⟨

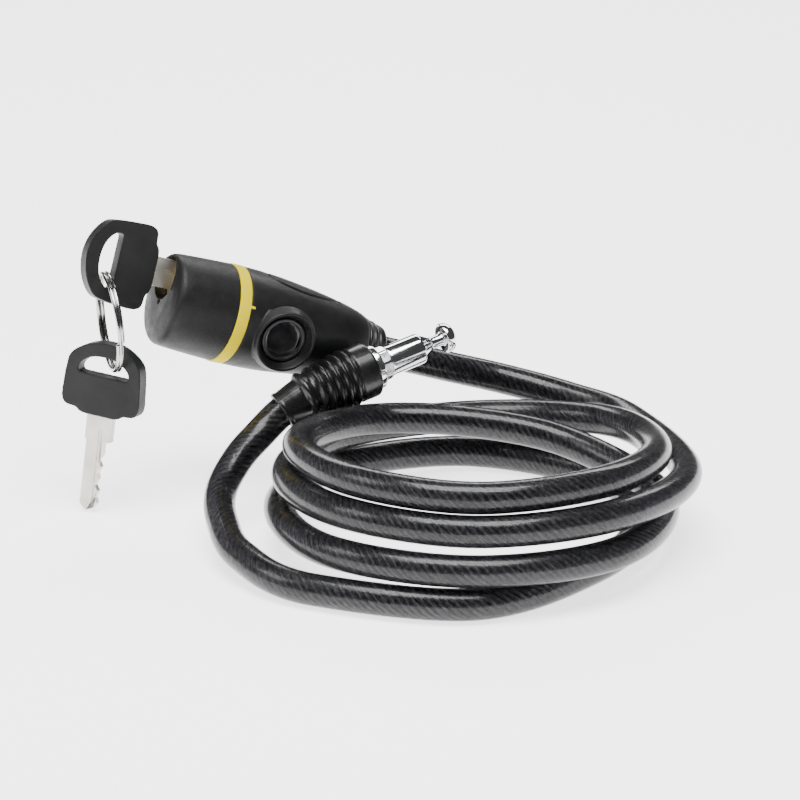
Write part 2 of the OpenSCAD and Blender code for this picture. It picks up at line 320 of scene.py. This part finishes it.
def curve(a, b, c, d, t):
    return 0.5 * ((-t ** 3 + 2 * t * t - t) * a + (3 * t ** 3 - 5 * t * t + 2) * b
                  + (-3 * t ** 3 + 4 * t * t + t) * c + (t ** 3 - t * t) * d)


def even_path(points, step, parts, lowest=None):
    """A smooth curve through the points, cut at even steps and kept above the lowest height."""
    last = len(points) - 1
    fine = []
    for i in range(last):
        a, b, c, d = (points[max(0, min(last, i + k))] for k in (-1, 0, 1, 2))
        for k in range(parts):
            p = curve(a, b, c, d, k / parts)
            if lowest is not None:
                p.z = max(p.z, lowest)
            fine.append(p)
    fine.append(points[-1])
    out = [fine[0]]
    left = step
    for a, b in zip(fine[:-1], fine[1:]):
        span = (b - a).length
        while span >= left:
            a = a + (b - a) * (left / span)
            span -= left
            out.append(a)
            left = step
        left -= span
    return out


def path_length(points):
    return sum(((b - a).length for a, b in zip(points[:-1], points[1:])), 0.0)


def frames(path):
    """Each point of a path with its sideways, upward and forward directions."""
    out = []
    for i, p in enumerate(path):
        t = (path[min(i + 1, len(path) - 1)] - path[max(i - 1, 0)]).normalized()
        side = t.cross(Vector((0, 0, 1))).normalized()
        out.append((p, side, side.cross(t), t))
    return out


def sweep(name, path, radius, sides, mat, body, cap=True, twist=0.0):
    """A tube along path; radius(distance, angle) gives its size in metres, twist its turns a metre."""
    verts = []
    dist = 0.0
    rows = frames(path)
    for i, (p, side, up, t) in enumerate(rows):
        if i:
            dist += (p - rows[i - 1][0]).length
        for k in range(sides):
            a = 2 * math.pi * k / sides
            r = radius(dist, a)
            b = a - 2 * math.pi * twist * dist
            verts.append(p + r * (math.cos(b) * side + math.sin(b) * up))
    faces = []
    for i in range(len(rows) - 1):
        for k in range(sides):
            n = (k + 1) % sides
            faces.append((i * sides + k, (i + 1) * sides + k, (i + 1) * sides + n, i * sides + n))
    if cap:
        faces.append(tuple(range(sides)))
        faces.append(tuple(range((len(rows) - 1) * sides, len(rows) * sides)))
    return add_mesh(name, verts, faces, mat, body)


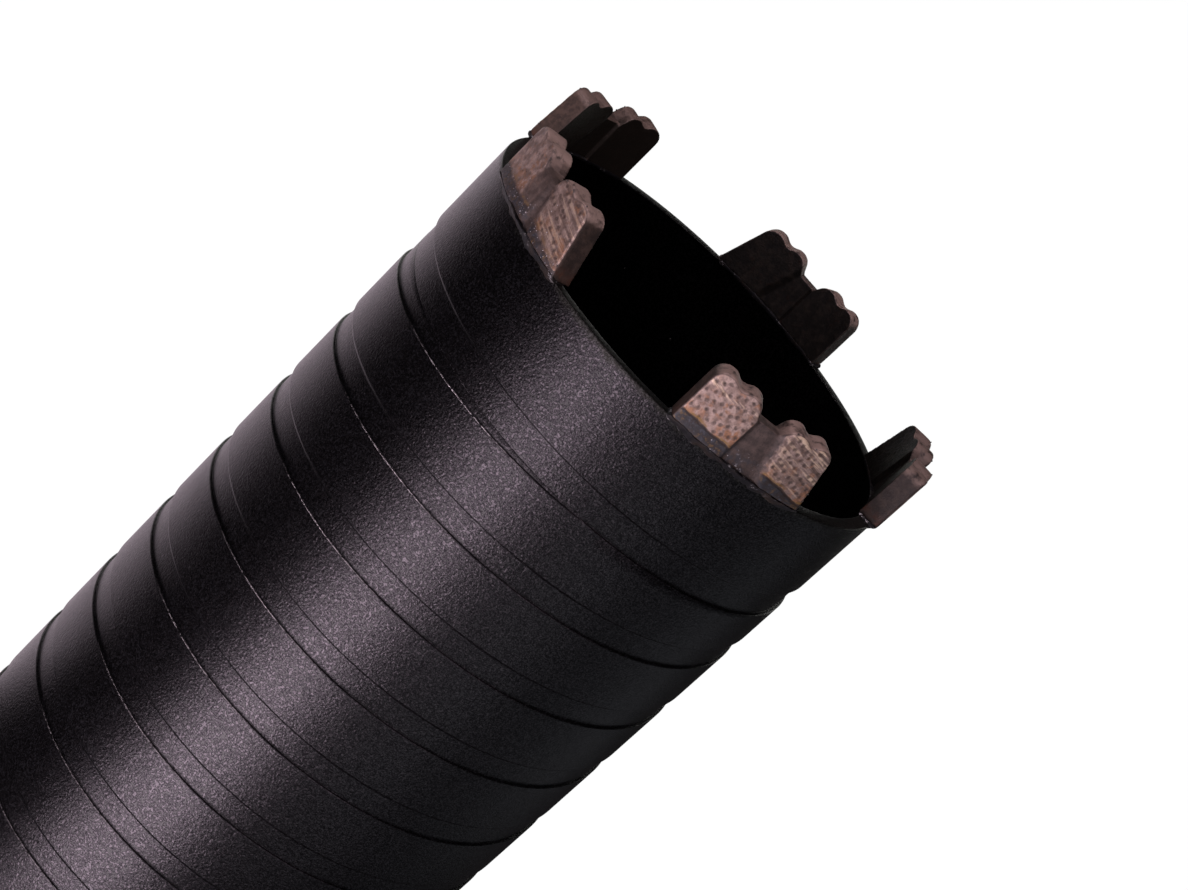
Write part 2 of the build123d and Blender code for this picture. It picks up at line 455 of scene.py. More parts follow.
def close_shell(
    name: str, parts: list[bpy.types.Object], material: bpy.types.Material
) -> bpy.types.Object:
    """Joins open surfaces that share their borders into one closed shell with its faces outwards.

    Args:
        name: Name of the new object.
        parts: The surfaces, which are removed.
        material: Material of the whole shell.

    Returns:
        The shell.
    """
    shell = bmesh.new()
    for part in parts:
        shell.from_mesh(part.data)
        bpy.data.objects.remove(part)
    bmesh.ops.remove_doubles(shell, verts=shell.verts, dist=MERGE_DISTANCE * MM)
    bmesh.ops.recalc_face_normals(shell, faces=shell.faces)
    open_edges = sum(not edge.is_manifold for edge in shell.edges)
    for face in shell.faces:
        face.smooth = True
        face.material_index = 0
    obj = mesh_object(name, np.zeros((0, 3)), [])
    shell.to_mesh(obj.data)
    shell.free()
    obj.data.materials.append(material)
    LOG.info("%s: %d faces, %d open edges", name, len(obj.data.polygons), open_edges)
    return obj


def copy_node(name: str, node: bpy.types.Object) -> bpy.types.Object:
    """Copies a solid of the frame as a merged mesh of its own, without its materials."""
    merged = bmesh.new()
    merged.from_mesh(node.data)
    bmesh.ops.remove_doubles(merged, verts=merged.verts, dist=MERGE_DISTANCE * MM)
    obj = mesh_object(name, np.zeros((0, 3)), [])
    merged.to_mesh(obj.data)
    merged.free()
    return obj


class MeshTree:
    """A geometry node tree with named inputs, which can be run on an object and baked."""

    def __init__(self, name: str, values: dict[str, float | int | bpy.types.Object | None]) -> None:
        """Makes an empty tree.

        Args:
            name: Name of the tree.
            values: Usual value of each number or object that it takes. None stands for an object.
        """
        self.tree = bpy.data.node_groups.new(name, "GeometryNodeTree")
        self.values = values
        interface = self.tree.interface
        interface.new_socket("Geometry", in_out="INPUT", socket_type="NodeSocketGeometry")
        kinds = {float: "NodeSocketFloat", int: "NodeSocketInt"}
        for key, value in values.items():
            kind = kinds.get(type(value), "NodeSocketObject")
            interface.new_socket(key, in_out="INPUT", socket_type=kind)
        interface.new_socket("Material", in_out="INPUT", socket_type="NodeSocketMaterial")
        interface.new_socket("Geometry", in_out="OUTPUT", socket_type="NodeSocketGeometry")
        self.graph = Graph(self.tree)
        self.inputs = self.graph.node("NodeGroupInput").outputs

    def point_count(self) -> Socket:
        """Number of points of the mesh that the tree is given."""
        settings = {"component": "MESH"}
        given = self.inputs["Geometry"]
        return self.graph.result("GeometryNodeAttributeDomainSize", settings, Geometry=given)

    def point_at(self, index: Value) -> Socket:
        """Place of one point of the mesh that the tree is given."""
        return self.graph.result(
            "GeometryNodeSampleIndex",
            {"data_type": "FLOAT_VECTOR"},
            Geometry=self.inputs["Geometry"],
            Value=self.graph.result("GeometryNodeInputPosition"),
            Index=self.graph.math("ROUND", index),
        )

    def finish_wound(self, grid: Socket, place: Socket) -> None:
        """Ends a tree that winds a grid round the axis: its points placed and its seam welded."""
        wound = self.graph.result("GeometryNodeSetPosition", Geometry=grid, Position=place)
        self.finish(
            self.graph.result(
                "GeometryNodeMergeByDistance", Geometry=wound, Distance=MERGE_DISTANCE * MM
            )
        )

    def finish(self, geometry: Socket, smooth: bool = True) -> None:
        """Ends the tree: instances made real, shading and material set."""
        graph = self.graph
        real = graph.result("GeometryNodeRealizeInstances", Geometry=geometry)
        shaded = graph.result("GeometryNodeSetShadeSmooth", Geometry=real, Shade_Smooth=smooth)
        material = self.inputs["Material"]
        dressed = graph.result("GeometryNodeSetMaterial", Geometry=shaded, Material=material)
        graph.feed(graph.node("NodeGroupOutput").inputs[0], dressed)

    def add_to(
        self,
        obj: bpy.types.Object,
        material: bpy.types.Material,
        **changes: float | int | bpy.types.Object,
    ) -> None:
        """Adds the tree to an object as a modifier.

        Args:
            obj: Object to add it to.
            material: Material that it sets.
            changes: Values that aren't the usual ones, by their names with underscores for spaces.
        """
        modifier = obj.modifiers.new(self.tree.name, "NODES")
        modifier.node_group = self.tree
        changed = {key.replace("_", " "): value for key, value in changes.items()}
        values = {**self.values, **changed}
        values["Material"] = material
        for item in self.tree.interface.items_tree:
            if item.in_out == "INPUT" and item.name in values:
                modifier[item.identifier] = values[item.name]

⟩

Direction:
Only the lines from the one with "Write part 2 of the build123d" to the one with "geometry node tree" are wanted; extract them exactly, both ends included.

Expected output:
Write part 2 of the build123d and Blender code for this picture. It picks up at line 455 of scene.py. More parts follow.
def close_shell(
    name: str, parts: list[bpy.types.Object], material: bpy.types.Material
) -> bpy.types.Object:
    """Joins open surfaces that share their borders into one closed shell with its faces outwards.

    Args:
        name: Name of the new object.
        parts: The surfaces, which are removed.
        material: Material of the whole shell.

    Returns:
        The shell.
    """
    shell = bmesh.new()
    for part in parts:
        shell.from_mesh(part.data)
        bpy.data.objects.remove(part)
    bmesh.ops.remove_doubles(shell, verts=shell.verts, dist=MERGE_DISTANCE * MM)
    bmesh.ops.recalc_face_normals(shell, faces=shell.faces)
    open_edges = sum(not edge.is_manifold for edge in shell.edges)
    for face in shell.faces:
        face.smooth = True
        face.material_index = 0
    obj = mesh_object(name, np.zeros((0, 3)), [])
    shell.to_mesh(obj.data)
    shell.free()
    obj.data.materials.append(material)
    LOG.info("%s: %d faces, %d open edges", name, len(obj.data.polygons), open_edges)
    return obj


def copy_node(name: str, node: bpy.types.Object) -> bpy.types.Object:
    """Copies a solid of the frame as a merged mesh of its own, without its materials."""
    merged = bmesh.new()
    merged.from_mesh(node.data)
    bmesh.ops.remove_doubles(merged, verts=merged.verts, dist=MERGE_DISTANCE * MM)
    obj = mesh_object(name, np.zeros((0, 3)), [])
    merged.to_mesh(obj.data)
    merged.free()
    return obj


class MeshTree:
    """A geometry node tree with named inputs, which can be run on an object and baked."""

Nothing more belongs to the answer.